## Aim
Set down exactly the lines of the listing below, please, beginning with the first and ending with the line that holds "V(reach_rod_end, 0, reach_cylinder_z))".
======== Available records
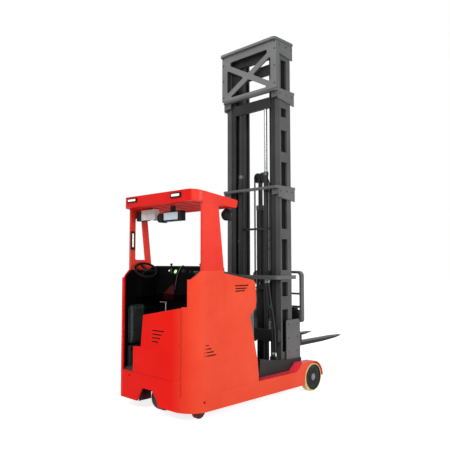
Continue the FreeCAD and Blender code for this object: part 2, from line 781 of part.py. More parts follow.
def reach_rod():
    """Rod of the reach cylinder, fixed in the notch of the front beam."""
    start = V(reach_barrel_rear + 15 + reach_stroke_back + seat_gap + 5, 0, reach_cylinder_z)
    return round_bar(reach_rod_radius, start, V(reach_rod_end, 0, reach_cylinder_z))


def section(z0, z1, rear_x, inner, face, web):
    """Left upright with two flanges and a web."""
    parts = [box(rear_x, rear_x + flange, inner, face, z0, z1),
             box(mast_front_x - flange, mast_front_x, inner, face, z0, z1),
             box(rear_x, mast_front_x, web[0], web[1], z0, z1)]
    return fuse(parts)


def roller_pair(x, y_web, y_tip, radius, heights):
    """Rollers on short axles that stand out from a web."""
    parts = []
    for z in heights:
        parts.append(round_bar(18, V(x, y_web, z), V(x, y_tip - 5, z)))
        parts.append(round_bar(radius, V(x, y_tip - 28, z), V(x, y_tip, z)))
    return parts


def outer_mast():
    """Outer uprights: battens close the outside between the ladder windows."""
    top = mast_height - band_plate
    side = section(mast_foot, top, mast_rear_x, outer_inner, outer_face, outer_web)
    filler = box(window_front_x, mast_front_x - flange, outer_web[1], outer_face, mast_foot, top)
    parts = [side, filler, box(mast_rear_x + flange, window_front_x, outer_web[1], outer_face, mast_foot, 480)]
    # Low and high edge of each batten, as shares of the mast's height
    battens = [(0.230, 0.266), (0.306, 0.339), (0.426, 0.455), (0.540, 0.576), (0.645, 0.674), (0.737, 0.775),
               (0.801, 0.857), (0.942, 0.990)]
    for low, high in battens:
        parts.append(box(mast_rear_x + flange, window_front_x, outer_web[1], outer_face,
                         low * mast_height, high * mast_height))
    return fuse(parts)


def strap_round(rear_x, half, front_x, low, top):
    """Flat strap round the back and both sides of the mast, with rounded rear corners."""
    strap = box(rear_x, front_x, -half, half, low, top)
    strap = upright_edges(strap, band_corner, lambda p: p.x < rear_x + 1)
    return strap.cut(box(mast_rear_x - 28, front_x + 5, -outer_face, outer_face, low, top))


def band(top, height, drop_rear, drop_front):
    """Strap round the mast; a tall one has end brackets behind and a box on each side that slants down."""
    parts = [strap_round(band_rear_x, band_half, band_front_x, top - height, top)]
    for y0, y1 in both_sides(outer_inner + 4, outer_face):
        parts.append(box(mast_rear_x - 28, mast_rear_x, y0, y1, top - height, top))
    if drop_rear == 0:
        return fuse(parts)
    front_x = band_front_x - 8
    for y0, y1 in both_sides(outer_face, band_half):
        parts.append(side_profile([(band_rear_x + 40, top - band_plate), (front_x, top - band_plate),
                                   (front_x, top - drop_front), (band_rear_x + 40, top - drop_rear)], y0, y1))
    for y0, y1 in both_sides(band_half - bracket_width, band_half):
        parts.append(box(band_rear_x + 40, band_rear_x + 40 + band_web, y0, y1, top - 100, top - band_plate))
    return fuse(parts)


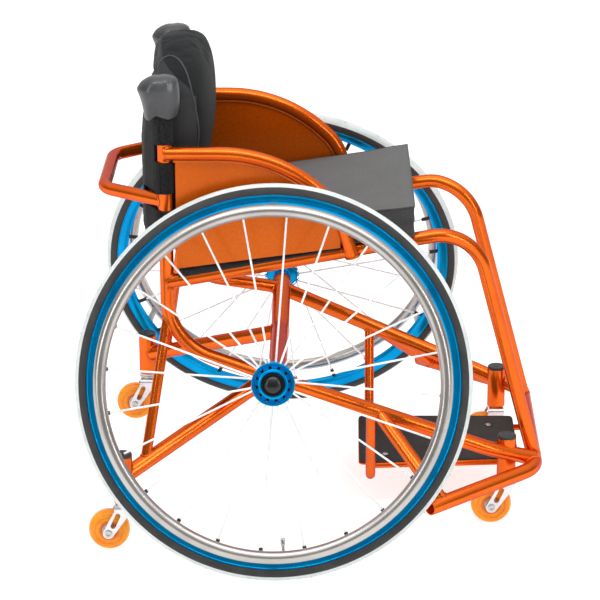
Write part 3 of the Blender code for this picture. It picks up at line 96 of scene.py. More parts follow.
class Board:
    """A tree of nodes that is written as expressions."""

    def __init__(self, tree):
        self.tree = tree

    def node(self, kind, settings=None, links=None):
        """Adds a node, sets it, feeds its sockets, and gives its first live output."""
        made = self.tree.nodes.new(kind)
        for label, value in (settings or {}).items():
            if label == "stops":
                ramp = made.color_ramp.elements
                for place, _ in value[1:-1]:
                    ramp.new(place)
                for element, (_, grey) in zip(ramp, value):
                    element.color = (grey, grey, grey, 1)
            else:
                setattr(made, label, value)
        for label, value in (links or {}).items():
            if isinstance(value, Wire):
                self.tree.links.new(value.socket, made.inputs[label])
            else:
                made.inputs[label].default_value = value
        return Wire(self, next(out for out in made.outputs if out.enabled))

    def math(self, operation, *values):
        return self.node("ShaderNodeMath", {"operation": operation}, dict(enumerate(values)))

    def mix(self, share, first, second):
        """A colour between two, by a share from 0 to 1."""
        first, second = ((*value, 1) if isinstance(value, tuple) else value
                         for value in (first, second))
        made = self.node("ShaderNodeMix", {"data_type": "RGBA"}, {0: share, 6: first, 7: second})
        return Wire(self, made.socket.node.outputs[2])


def stand_up(name, data):
    """Puts an object with this data in the scene."""
    thing = bpy.data.objects.new(name, data)
    bpy.context.scene.collection.objects.link(thing)
    return thing


HALF_FLOOR = 30.0
floor_mesh = bpy.data.meshes.new("studio_floor")
floor_mesh.from_pydata([(x * HALF_FLOOR, y * HALF_FLOOR, 0)
                        for x, y in ((-1, -1), (1, -1), (1, 1), (-1, 1))], [], [(0, 1, 2, 3)])
stand_up("studio_floor", floor_mesh)
floor_paper = bpy.data.materials.new("studio_floor_paper")
floor_paper.use_nodes = True
paper = floor_paper.node_tree.nodes["Principled BSDF"].inputs
paper["Base Color"].default_value = (0.50, 0.50, 0.50, 1)
paper["Roughness"].default_value = 0.95
paper["Emission Color"].default_value = (1, 1, 1, 1)
paper["Emission Strength"].default_value = 0.74
floor_mesh.materials.append(floor_paper)

# The room's greys go from straight down to straight up. The wall behind the chair is white, so
# edges seen at a low angle shine.
ROOM_GREYS = ((0.0, 0.06), (0.15, 0.16), (0.40, 0.30), (0.62, 0.85), (1.0, 1.10))
room = bpy.data.worlds.new("grey_room")
bpy.context.scene.world = room
room.use_nodes = True
sight = Board(room.node_tree)
split = sight.node("ShaderNodeSeparateXYZ", None,
                   {"Vector": sight.node("ShaderNodeTexCoord").out("Generated")})
dome = sight.node("ShaderNodeValToRGB", {"stops": ROOM_GREYS}, {"Fac": split.out("Z")})
backdrop = sight.node("ShaderNodeMapRange", None, {"Value": split.out("Y"), "From Min": 0.25,
                                                   "From Max": 0.85, "To Max": 0.9})
background = room.node_tree.nodes["Background"].inputs
room.node_tree.links.new(sight.mix(backdrop, dome, (1, 1, 1)).socket, background["Color"])
background["Strength"].default_value = 0.95


def lamp(name, place, aim, size, power):
    """A soft box that points at a spot on the chair."""
    light = bpy.data.lights.new(name, "AREA")
    light.shape = "RECTANGLE"
    light.size, light.size_y = size
    light.energy = power
    stand = stand_up(name, light)
    stand.location = place
    stand.rotation_euler = (Vector(aim) - Vector(place)).to_track_quat("-Z", "Y").to_euler()


lamp("overhead_strip", (0.0, -1.1, 2.6), (0, 0, 0.3), (2.6, 0.30), 18)
lamp("front_strip", (2.2, -2.2, 1.5), (0.1, 0, 0.4), (0.30, 1.9), 18)
lamp("rear_strip", (-2.2, -2.2, 1.5), (-0.1, 0, 0.4), (0.30, 1.9), 18)
sky = bpy.data.lights.new("wide_sky", "SUN")
sky.energy = 0.8
sky.angle = radians(70)
stand_up("wide_sky", sky).rotation_euler = (radians(12), 0, 0)
bpy.context.scene.view_settings.view_transform = "Standard"

VIEW_AZIMUTH = radians(1.045)
VIEW_ELEVATION = radians(19.36)
VIEW_ROLL = radians(-0.232)
VIEW_TARGET = Vector((-0.0262, 0, 0.3387))
VIEW_DISTANCE = 4.558
IMAGE_PIXELS = 600
FOCAL_PIXELS = 2660
view_back = Vector((sin(VIEW_AZIMUTH) * cos(VIEW_ELEVATION),
                    -cos(VIEW_AZIMUTH) * cos(VIEW_ELEVATION), sin(VIEW_ELEVATION)))
view_level = (-view_back).cross(Vector((0, 0, 1))).normalized()
view_upright = view_level.cross(-view_back)
view_right = view_level * cos(VIEW_ROLL) + view_upright * sin(VIEW_ROLL)
view_up = view_upright * cos(VIEW_ROLL) - view_level * sin(VIEW_ROLL)
camera = bpy.data.cameras.new("side_view")
camera.sensor_width = 36.0
camera.lens = FOCAL_PIXELS / IMAGE_PIXELS * camera.sensor_width
tripod = stand_up("side_view", camera)
tripod.matrix_world = (Matrix.Translation(VIEW_TARGET + view_back * VIEW_DISTANCE)
                       @ Matrix((view_right, view_up, view_back)).transposed().to_4x4())
bpy.context.scene.camera = tripod


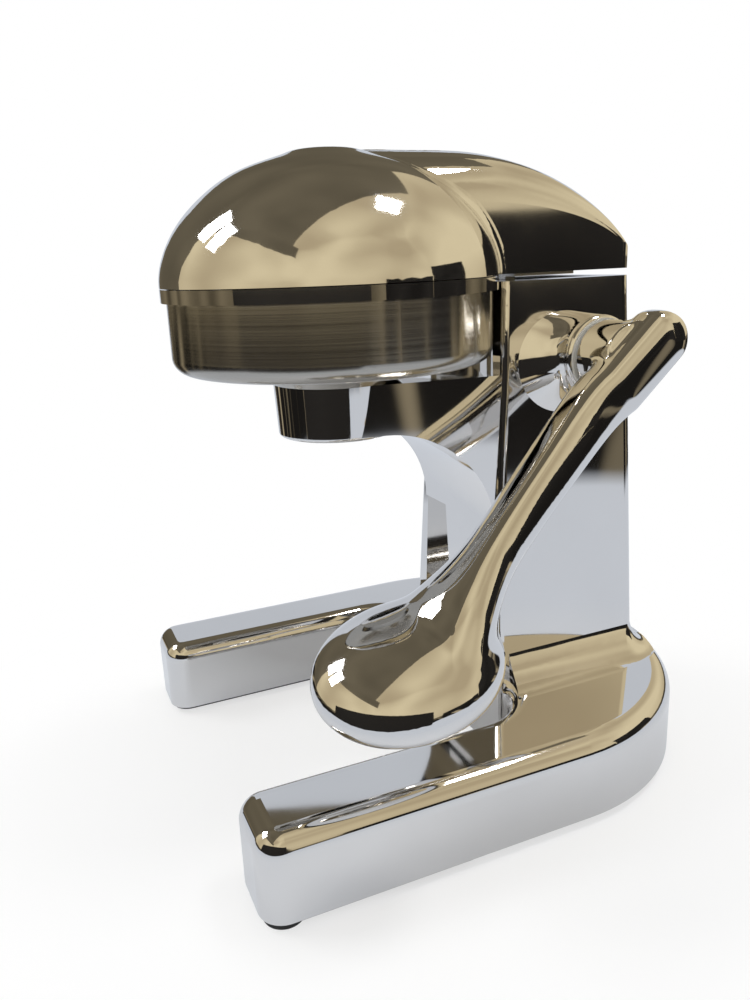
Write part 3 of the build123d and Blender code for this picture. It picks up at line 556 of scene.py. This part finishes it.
def make_room(stage):
    """Glowing walls, a ceiling and standing cards, seen only in the metal as painted
    reflections.
    """
    reach, height = stage.room_reach, stage.room_height
    wall = card_material("warm_wall", (stage.wall_shade, stage.wall_colour),
                         scale=(0.35, 0.35, 0.35), edges=(0.35, 0.65))
    # Painted shade, for the ceiling and the dim walls.
    shade = card_material("shaded_wall", (tinted(stage.ceiling_colour, 0.7),
                                          stage.ceiling_colour),
                          scale=(0.5, 0.5, 0.5), edges=(0.3, 0.7))
    paper = card_material("white_paper", (tinted(stage.sheet_mirrored, 0.88),
                                          stage.sheet_mirrored),
                          scale=(3, 3, 3), edges=(0.3, 0.7))
    dark = card_material("dark_card", (stage.dark_colour, tinted(stage.dark_colour, 2)),
                         scale=(2, 2, 2), edges=(0.3, 0.7))
    make_walls(stage, wall, shade)
    only_reflected(add_stage_sheet("ceiling", (2 * reach, 2 * reach), (0, 0, height)), shade)
    # Dark and white glowing cards, seen only in the metal as painted reflections.
    for name, degrees, away, width, tall, card in (
            ("dark_shelf", 30, 2.30, 1.40, stage.shelf_height, dark),
            ("dark_cupboard", 62, 2.30, 1.20, stage.cupboard_height, dark),
            ("dark_screen", -42, 0.35, 0.60, stage.screen_height, dark),
            ("white_backdrop", 158, 0.35, 0.52, stage.backdrop_height, paper)):
        turn = radians(degrees)
        only_reflected(add_stage_sheet(name, (width, tall),
                                       (away * cos(turn), away * sin(turn), tall / 2),
                                       (pi / 2, 0, turn + pi / 2)), card)
    # A pale stretch of ceiling: painted light, seen only in the metal.
    turn, away = PALE_CEILING_TURN, reach + PALE_CEILING_START
    only_reflected(add_stage_sheet("pale_ceiling", (2 * reach, 4 * reach),
                                   (away * cos(turn), away * sin(turn),
                                    height - PALE_CEILING_DROP), (0, 0, turn)), wall)


def make_world():
    """Even light on the press, plain white for the camera."""
    world = bpy.data.worlds.new("studio")
    bpy.context.scene.world = world
    tree = node_tree(world)
    background = tree.nodes["Background"]
    white = tree.nodes.new("ShaderNodeBackground")
    for light, strength in ((background, WORLD_LIGHT), (white, 1.0)):
        light.inputs["Color"].default_value = (*WHITE, 1)
        light.inputs["Strength"].default_value = strength
    seen, _ = background_rays(tree)
    mix = tree.nodes.new("ShaderNodeMixShader")
    link(tree, (seen, mix.inputs[0]), (background.outputs[0], mix.inputs[1]),
         (white.outputs[0], mix.inputs[2]),
         (mix.outputs[0], tree.nodes["World Output"].inputs[0]))


def add_soft_lamp(name, location, size, power):
    """Soft lamp that is turned to the press."""
    deselect_all()
    bpy.ops.object.light_add(type="AREA", location=location)
    lamp = bpy.context.object
    lamp.name = name
    lamp.data.shape = "RECTANGLE"
    lamp.data.size, lamp.data.size_y = size
    lamp.data.energy = power
    aim = LAMP_AIM - Vector(location)
    lamp.rotation_euler = aim.to_track_quat("-Z", "Y").to_euler()


def make_camera():
    deselect_all()
    bpy.ops.object.camera_add(location=CAMERA_PLACE, rotation=CAMERA_TURN)
    camera = bpy.context.object
    camera.name = "camera"
    camera.data.sensor_fit = "VERTICAL"
    camera.data.sensor_height = CAMERA_SENSOR
    camera.data.lens = CAMERA_LENS
    bpy.context.scene.camera = camera


# ---------------------------------------------------------------- add-on

class PRESS_OT_lever(bpy.types.Operator):
    """Models the lever with its polished blends"""
    bl_idname = "press.lever"
    bl_label = "Lever"

    def execute(self, context):
        make_lever(context.scene.press_lever)
        return {"FINISHED"}


class PRESS_OT_finishes(bpy.types.Operator):
    """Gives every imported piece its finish"""
    bl_idname = "press.finishes"
    bl_label = "Finishes"

    def execute(self, context):
        look = context.scene.press_look
        chrome = plated_finish("polished_chrome", look.chrome_tint, look.chrome_haze,
                               look.chrome_wave)
        steel = plated_finish("plain_steel", look.steel_tint, look.steel_roughness,
                              look.steel_wave)
        brass = plated_finish("bush_brass", look.brass_tint, look.steel_roughness,
                              look.steel_wave)
        nylon = grained_finish("moulded_nylon", look.nylon_colour, roughness=(0.35, 0.5),
                               scale=600.0, depth=0.00003)
        rubber = grained_finish("black_rubber", look.rubber_colour, roughness=(0.55, 0.8),
                                scale=900.0, depth=0.0002)
        cover = grained_finish("dark_cover", look.cover_colour, roughness=(0.3, 0.5),
                               scale=700.0, depth=0.00005)
        finishes = {
            "juice_bowl": bowl_finish(look),
            "rubber_feet": rubber, "base_cover_plate": cover,
            "rack_guide_block": nylon, "lever_thrust_washer": nylon,
            "shaft_bush_left": brass, "shaft_bush_right": brass,
            "body_casting": chrome, "lever_arm": chrome, "head_cover": chrome}
        for node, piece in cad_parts.items():
            dress(piece, finishes.get(node, steel))
        dress(bpy.data.objects["lever_skin"], chrome)
        return {"FINISHED"}


class PRESS_OT_stage(bpy.types.Operator):
    """Sets the floor, the room that the metal mirrors, the light and the camera"""
    bl_idname = "press.stage"
    bl_label = "Stage"

    def execute(self, context):
        stage = context.scene.press_stage
        make_floor(stage)
        make_apron(stage)
        make_room(stage)
        make_world()
        for lamp in LAMPS:
            add_soft_lamp(*lamp)
        make_camera()
        context.scene.view_settings.view_transform = "Standard"
        return {"FINISHED"}


class PRESS_PT_panel(bpy.types.Panel):
    """Shows the press's values and its operators"""
    bl_idname = "PRESS_PT_panel"
    bl_label = "Citrus Press"
    bl_space_type = "VIEW_3D"
    bl_region_type = "UI"
    bl_category = "Press"

    def draw(self, context):
        column = self.layout.column()
        scene = context.scene
        for group in (scene.press_look, scene.press_lever, scene.press_stage):
            for value in group.__annotations__:
                column.prop(group, value)
        for operator in OPERATORS:
            column.operator(operator.bl_idname)


OPERATORS = (PRESS_OT_lever, PRESS_OT_finishes, PRESS_OT_stage)
CLASSES = (PressLook, PressLever, PressStage, *OPERATORS, PRESS_PT_panel)


def register():
    for item in CLASSES:
        bpy.utils.register_class(item)
    bpy.types.Scene.press_look = PointerProperty(type=PressLook)
    bpy.types.Scene.press_lever = PointerProperty(type=PressLever)
    bpy.types.Scene.press_stage = PointerProperty(type=PressStage)


def unregister():
    del bpy.types.Scene.press_stage
    del bpy.types.Scene.press_lever
    del bpy.types.Scene.press_look
    for item in reversed(CLASSES):
        bpy.utils.unregister_class(item)


def main():
    register()
    bpy.ops.press.lever()
    bpy.ops.press.finishes()
    bpy.ops.press.stage()


if __name__ == "__main__":
    main()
================
## Reply to the exercise
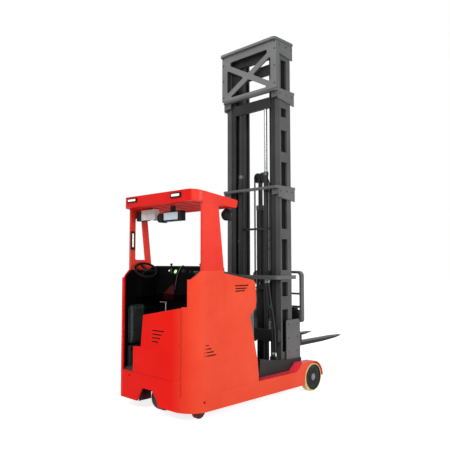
Continue the FreeCAD and Blender code for this object: part 2, from line 781 of part.py. More parts follow.
def reach_rod():
    """Rod of the reach cylinder, fixed in the notch of the front beam."""
    start = V(reach_barrel_rear + 15 + reach_stroke_back + seat_gap + 5, 0, reach_cylinder_z)
    return round_bar(reach_rod_radius, start, V(reach_rod_end, 0, reach_cylinder_z))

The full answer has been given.